I would do it this way. Take two events (t1,x1,y1,z1) and (t2,x2,y2,z2)
Using the lorentz transformations you can show that:
\Delta t' = \gamma (\Delta t - v\Delta x/c^2)
\Delta x' = \gamma (\Delta x - v\Delta t)
\Delta y' = \Delta y
\Delta z' = \Delta z
To get the above just use the lorentz transformations to calculate t1',x1'...t2',x2'... and then x2-x1 = \Delta x and x2'-x1' = \Delta x' etc...
Now just calculate out:
c^2*(\Delta t')^2 -(\Delta x')^2-(\Delta y')^2-(\Delta z')^2 by substituting the above formulas.
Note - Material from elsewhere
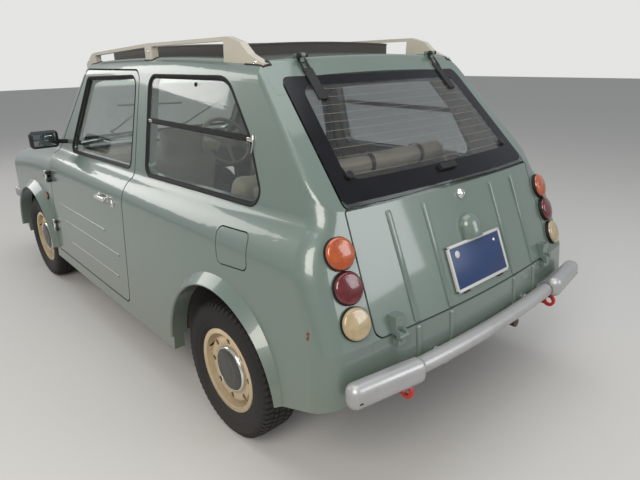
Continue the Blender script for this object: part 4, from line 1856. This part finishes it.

You'll see that it comes out to:
c^2*(\Delta t)^2 -(\Delta x)^2-(\Delta y)^2-(\Delta z)^2
Showing that the euclidean formula (with + instead of -) is not invariant is simple. Just take two events let's say (0,0,0,0) and (t1,0,0,0)
Now c^2*(\Delta t)^2 +(\Delta x)^2+(\Delta y)^2+(\Delta z)^2
comes out to c^2*t1^2
for S' it comes out to (c^2+v^2) (\gamma)^2*t1^2
The two are not equal for nonzero v and t1.